Previously we walked the users of any vector binop looking for
more binops with the same opcode or phis that eventually ended up
in a reduction. While this is simple it also means visiting the
same nodes many times since we'll do a forward walk for each
BinaryOperator in the chain. It was also far more general than what
we have tests for or expect to see.

This patch replaces the algorithm with a new method that starts at
extract elements looking for a horizontal reduction. Once we find
a reduction we walk through backwards through phis and adds to
collect leaves that we can consider for rewriting.

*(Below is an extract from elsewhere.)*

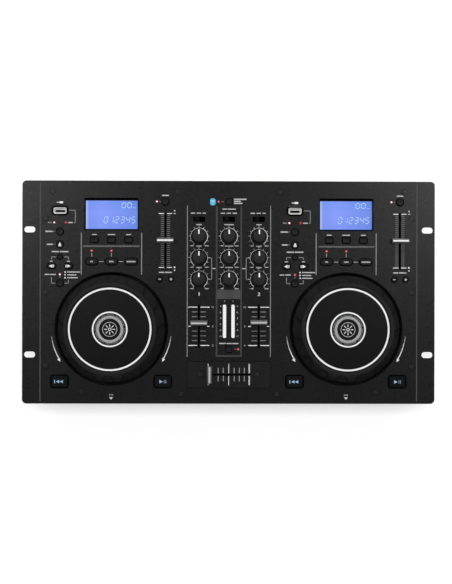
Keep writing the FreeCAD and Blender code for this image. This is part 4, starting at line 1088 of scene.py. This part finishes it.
def deck_printing(side, deck):
    """All marks round one deck; x counts from the deck's middle."""
    white, legend, line, tick = [Print(PANEL, deck) for _ in range(4)]
    # memory-stick symbol, lamp labels and their bracket
    white.line([(-63.5, 104.8), (-60.6, 104.8)], 0.8)
    white.fill(rounded(4.2, 2.3, 0.5, -58.6, 104.8))
    if side == "right":
        line.line([(-67.3, 100.9), (-53.3, 100.9)], 0.6)
    line.line([(-49.7, 95.6), (-42.2, 95.6), (-42.2, 81.0), (-43.6, 81.0)], 0.75)
    line.bar(-74.2, 80.6, -69.8, 81.8)
    legend.bar(-50.5, 80.5, -45.2, 81.8)
    # left column
    for y, near in ((70.8, -77.0), (55.7, -75.4)):
        legend.bar(near, y - 0.75, -68.6, y + 0.75)
        line.line([(-67.9, y), (-66.0, y)], 0.5)
    legend.bars((-69.7, 46.5, -61.2, 47.9), (-60.2, 46.5, -50.2, 47.9))
    for way in (-1, 1):
        outer = -60 + way * 9.9
        line.line([(-60 + way * 4.9, 41.0), (outer, 41.0), (outer, 38.4)], 0.8)
        legend.bar(-61.7 + way * 10, 35.4, -58.3 + way * 10, 36.5)
        line.line([(-60 + way * 5.6, 10.3), (outer, 10.3), (outer, 17.0 if way < 0 else 13.9)], 0.8)
    line.line([(-60, 18.2), (-60, 16.6)], 0.5)
    legend.bars((-77.8, 19.9, -72.4, 21.1), (-71.6, 19.9, -64.9, 21.1))
    for row, end in enumerate((-36.4, -41.0, -39.3)):
        y = 23.4 - 3.35 * row
        white.fill(rounded(1.5, 1.5, 0.2, -54.0, y, 2))
        legend.bar(-51.7, y - 0.6, end, y + 0.6)
    # display keys and loop keys
    for middle, half in ((-20, 2.8), (0, 4.4), (20, 2.9)):
        legend.post(middle, half, 66.7, 67.8)
    for row, shift in ((53.2, 0.0), (54.2, 0.6)):
        for step in range(55):
            middle = -32.6 + step * 1.2 + shift
            line.post(middle, 0.33, row - 0.33, row + 0.33)
    for x in (-35.2, 35.2):
        line.post(x, 0.5, 20.5, 69.5)
    for x in (-11.7, 11.3):
        legend.post(x, 2.7, 35.45, 35.95)
    for x in (-23.0, 0.0):
        line.post(x, 0.45, 41.3, 45.6)
    # pitch scale
    for row in range(28):
        y = 92.0 - row * 63.0 / 27
        sheet, left, right, half = (white, 55.1, 70.7, 0.42) if row in (0, 27) else (tick, 57.6, 68.4, 0.36)
        sheet.bars((left, y - half, 61.3, y + half), (64.7, y - half, right, y + half))
    white.triangle(73.7, 95.6, 1.9, "up")
    white.post(73.7, 1.0, 91.7, 92.3)
    white.fill(circle(0.95, 73.7, 29.2, 20))
    white.triangle(73.7, 25.3, 1.9, "down")
    legend.bars((55.3, 22.6, 61.2, 23.9), (62.2, 22.6, 70.6, 23.9), (59.1, 112.5, 66.9, 113.9))
    line.line([(55.6, 106.0), (57.2, 106.0)], 0.5)
    # direction arrows beside the jog wheel, and the disc mark
    for mirror in (-1, 1):
        white.arc(0, JOG_Y, 70.2, mirror * 97.0, mirror * 119.6, lambda share: 0.2 + share, 32)
        tip = math.radians(90 - mirror * 121.0)
        white.fill(arrowhead(*polar(0, JOG_Y, 70.7, tip), tip, mirror))
    white.fill([(-2.4, -122.7), (0, -125.4), (2.4, -122.7)])
    for block in (-1.7, 0.0, 1.7):
        legend.post(block, 0.6, -120.6, -119.4)
    white.make(f"deck_white_print_{side}", "white_ink")
    legend.make(f"deck_legends_{side}", "legend_ink")
    line.make(f"deck_lines_{side}", "line_ink")
    tick.make(f"deck_ticks_{side}", "tick_ink")
    edge = Print(PANEL, -220.3 if side == "left" else 220.3)
    edge.post(0, 0.62, -127.5, 127.5)
    edge.make(f"ear_line_{side}", "block_ink")


def knob_printing(white, legend, x, y, even):
    """The printed ring, ticks and end labels round a knob."""
    if even:
        white.arc(x, y, 10.0, -145, 145, lambda share: 0.22 + 0.44 * abs(2 * share - 1) ** 3)
        legend.post(x, 1.5, y + 12.6, y + 13.1)
    else:
        white.arc(x, y, 10.0, -145, 145, lambda share: 0.2 + 0.56 * share**2)
    for tick in range(-5, 6):
        legend.spoke(x, y, tick * 29.0, 10.0, 12.4 if tick else 12.9, 0.42)
    legend.bar(x - 10.7, y - 11.1, x - 9.8, y - 10.6)
    legend.bar(x - 9.4, y - 11.4, x - 6.4, y - 10.4)
    legend.bar(x + 6.8, y - 11.4, x + 11.2, y - 10.4)


def mixer_printing():
    white, legend, line, dull, block, black = [Print() for _ in range(6)]
    # frame and bands
    for side in (-1, 1):
        line.post(side * 48.7, 0.42, -75.5, 101.5)
        dull.post(side * 14.35, 1.0, -73.4, 100.8)
        line.line([(side * 24.6, 40.2), (side * 20.2, 40.2), (side * 20.2, 15.0), (side * 24.6, 15.0)], 0.75)
        legend.post(side * 17.5, 1.9, 27.3, 28.4)
    dull.post(0, 15.35, -75.4, -73.4)
    block.post(0, 13.35, -7.6, 3.0)
    # knobs and source switches
    for column, x in COLUMNS.items():
        outside = column != "middle"
        for index, y in enumerate(KNOB_ROWS):
            knob_printing(white, legend, x, y, outside and index > 0)
            half = 3.2 if outside else 5.4 - 0.4 * index
            legend.post(x, half, y + 13.35, y + 14.5)
        for near, far in ((-9.7, -4.8), (-2.8, 2.2), (4.3, 7.8 if outside else 9.2)):
            legend.bar(x + near, 92.0, x + far, 93.2)
    legend.bars((-7.8, 96.8, -2.4, 98.0), (-1.5, 96.8, 8.0, 98.0))
    # bold channel numbers, from three prints a little apart
    for layer, offset in enumerate((-0.28, 0.0, 0.28)):
        numbers = Print(PANEL + 0.03 * layer, offset)
        numbers.text("1", -34.8, -2.0, 4.0)
        numbers.text("2", 35.2, -2.0, 4.0)
        numbers.make(f"channel_numbers_{layer}", "white_ink")
    # wireless row and the fader start row
    for row, end in enumerate((20.3, 13.4, 15.6)):
        y = 108.9 - 2.35 * row
        legend.bar(5.7, y - 0.75, end, y + 0.75)
    line.line([(-8.9, 106.0), (-6.2, 106.0)], 0.5)
    legend.bars((-11.3, -60.4, -3.6, -59.2), (-2.8, -60.4, 3.3, -59.2), (4.1, -60.4, 11.3, -59.2))
    line.line([(6.5, -66.5), (8.0, -66.5)], 0.5)
    # level scale
    legend.text("1", -5.0, -10.4, 2.1)
    legend.text("2", 5.0, -10.4, 2.1)
    for row, word in enumerate(("9", "6", "3", "0", "-5", "-10")):
        for x in (-9.7, 9.9):
            legend.text(word, x, -16.2 - 7.0 * row, 2.0, min(2.4, 1.5 * len(word)))
    # channel scales, and painted shade past the ends of the fader slots, drawn as if the slots ran longer
    for side in (-1, 1):
        x = side * 35.0
        for row in range(9):
            y = -17.3 - 5.6 * row
            sheet, reach, half = (white, 12.3, 0.45) if row in (0, 4, 8) else (line, 8.2, 0.36)
            # the middle row stops short of the cap, whose shadow falls there at rest: painted shade by leaving
            # out the print
            near = 9.4 if row == 4 else 1.9
            sheet.bars((x - reach, y - half, x - near, y + half), (x + near, y - half, x + reach, y + half))
        for word, row in (("10", 0), ("5", 4), ("0", 8)):
            legend.text(word, x - side * 16.2, -17.3 - 5.6 * row, 2.1)
        # painted shade: black past each end of the slot
        for low, high in ((-67.6, -64.6), (-14.4, -11.2)):
            black.fill(rounded(1.9, high - low, 0.9, x, (low + high) / 2))
    white.make("mixer_white_print", "white_ink")
    legend.make("mixer_legends", "legend_ink")
    line.make("mixer_lines", "line_ink")
    dull.make("mixer_bands", "dull_ink")
    black.make("fader_slot_shade", "slot_shade_black")
    block.make("mixer_block", "mesh_ink")


def crossfader_printing():
    white, legend, line, black = [Print(PLATE) for _ in range(4)]
    for x, half, sheet in ((-24.0, 0.55, legend), (0.0, 0.36, white), (24.0, 0.85, legend)):
        sheet.post(x, half, -94.4, -83.6, -108.4, -97.7)
    for x in (-12.3, -6.3, 6.4, 12.4, 18.2):
        line.post(x, 0.5, -94.4, -88.2, -103.9, -97.7)
    white.make("crossfader_middle", "white_ink")
    legend.make("crossfader_marks", "legend_ink")
    line.make("crossfader_ticks", "line_ink")
    # painted shade: a black band along the edge of the crossfader plate, as its shadow on the panel
    outer, inner = (98.2, 31.2, 2.0, 0, CROSSFADER_Y), (96.0, 29.0, 1.2, 0, CROSSFADER_Y)
    border("crossfader_plate_shade", outer, inner, PANEL - 0.05, PANEL + 0.2)
    # painted shade past each end of the crossfader slot, drawn as if the slot ran longer
    black.fill(rounded(3.2, 1.3, 0.6, -28.9, CROSSFADER_Y))
    black.fill(rounded(2.4, 1.3, 0.6, 28.1, CROSSFADER_Y))
    black.make("crossfader_slot_shade", "slot_shade_black")


def badge():
    """A plain blue patch with a general sign for radio waves."""
    base, waves = Print(PANEL, -19.0), Print(PANEL + INK, -19.0)
    base.fill(rounded(6.6, 8.2, 2.6, 0, 105.8))
    base.make("wireless_badge", "badge_blue")
    waves.fill(circle(0.5, 0, 104.0, 20))
    for radius in (1.5, 2.6, 3.7):
        waves.arc(0, 104.0, radius, -38, 38, lambda share: 0.5, 12)
    waves.make("wireless_waves", "badge_waves")


for side, deck in DECKS.items():
    deck_printing(side, deck)
mixer_printing()
crossfader_printing()
badge()


# Walls: numbers and signs on the front and the back, coloured sleeves in the phono sockets

# How far in front of or behind the console's middle each face stands
FRONT_FACE = 126.5
REAR_FACE = 122.3
SLEEVE_FACE = 130.05
PHONO_COLUMNS = (56.0, 36.0, 16.0, -4.0)
MAINS_X = -186.0


def wall_printing():
    front, back = Print(FRONT_FACE), Print(REAR_FACE)
    for number, deck in enumerate(DECKS.values(), 1):
        front.text(str(number), deck - 74.0, 40.0, 4.0)
        front.triangle(deck + 74.0, 40.0, 2.4, "up")
        front.post(deck + 74.0, 1.6, 37.6, 38.2)
    for x in (-20.0, 20.0):
        front.ring(x, 53.6, 2.2, 1.7, 40)
        front.bars((x - 2.6, 51.4, x - 1.5, 53.6), (x + 1.5, 51.4, x + 2.6, 53.6))
    front.turned(front_wall).make("front_wall_print", "legend_ink")
    for number, x in enumerate(PHONO_COLUMNS, 1):
        back.text(str(number), x, 68.0, 3.4)
        back.post(x, 4.0, 65.2, 65.6)
    back.text("0", MAINS_X, 68.5, 3.0)
    back.ring(MAINS_X, 28.0, 1.5, 1.1, 32)
    back.turned(rear_wall).make("rear_wall_print", "legend_ink")


def sleeves(tone, height):
    """Coloured insulators inside one row of phono sockets, behind their rims."""
    rings = Shape()
    for x in PHONO_COLUMNS:
        rings.frame(circle(3.2, x, height), circle(1.75, x, height), SLEEVE_FACE, SLEEVE_FACE + 0.2)
    rings.turned(rear_wall).make(f"phono_sleeves_{tone}", f"sleeve_{tone}")


wall_printing()
sleeves("white", 53.5)
sleeves("red", 38.5)


# Studio


def studio():
    """A floor that gives off light to the camera, and to what mirrors or passes it."""
    floor = Finish("studio_floor", grey(0.62), 0.9)
    floor.mottle(0.99, 1.01, 3, 2)
    path = floor.node("ShaderNodeLightPath")
    seen = path["Is Camera Ray"]
    for extra in ("Is Glossy Ray", "Is Transmission Ray"):
        seen = floor.math("MAXIMUM", seen, path[extra])
    light = floor.math("MULTIPLY", seen, 0.56)
    floor.feed(floor.shader, {"Emission Color": (1, 1, 1, 1), "Emission Strength": light})
    mesh = bpy.data.meshes.new("studio_floor")
    mesh.from_pydata([(-4, -4, 0), (4, -4, 0), (4, 4, 0), (-4, 4, 0)], [], [(0, 1, 2, 3)])
    mesh.materials.append(floor.material)
    piece = placed("studio_floor", mesh)


def softbox(name, place, size, power, gloss):
    """A soft light aimed at the object, seen either in gloss alone or by plain colour alone."""
    light = bpy.data.lights.new(name, "AREA")
    light.shape = "RECTANGLE"
    light.size, light.size_y = size
    light.energy = power
    carrier = placed(name, light)
    carrier.location = place
    carrier.visible_glossy = gloss
    carrier.visible_transmission = gloss
    carrier.visible_diffuse = not gloss
    aim = Vector((0, 0, 0.05)) - Vector(place)
    carrier.rotation_euler = aim.to_track_quat("-Z", "Y").to_euler()


def camera():
    """Almost straight above the panel, as the photograph is."""
    distance = 1.19
    view_width = 0.5287
    data = bpy.data.cameras.new("camera")
    data.sensor_fit = "HORIZONTAL"
    data.sensor_width = 36.0
    data.lens = 36.0 * distance / view_width
    data.clip_start = 0.01
    eye = placed("camera", data)
    eye.location = (-0.0176, 0.0016, PANEL * MM + distance)
    eye.rotation_euler = [math.radians(angle) for angle in (-0.057, -0.685, 0.131)]
    bpy.context.scene.camera = eye


studio()
softbox("softbox_above", (0.0, 0.36, 2.6), (1.4, 0.45), 34, False)
softbox("softbox_behind", (0.0, 2.2, 1.3), (1.6, 0.5), 36, False)
softbox("softbox_left", (-1.1, 0.66, 2.6), (0.65, 0.65), 22, True)
softbox("softbox_right", (1.1, 0.66, 2.6), (0.65, 0.65), 21, True)
camera()
world = bpy.data.worlds.new("studio_world")
world.use_nodes = True
world.node_tree.nodes["Background"].inputs["Color"].default_value = (1, 1, 1, 1)
world.node_tree.nodes["Background"].inputs["Strength"].default_value = 0.31
bpy.context.scene.world = world
bpy.context.scene.view_settings.view_transform = "Standard"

We only consider single use adds and phis. Except for a special
case if the Add is used by a phi that forms a loop back to the
Add. Including other single use Adds to support unrolled loops.

Ultimately, I want to narrow the Adds, Phis, and final reduction
based on the partial reduction we're doing. I still haven't
figured out exactly what that looks like yet. But restricting
the types of graphs we expect to handle seemed like a good first
step. As does having all the leaves and the reduction at once.

Differential Revision: https://reviews.llvm.org/D79971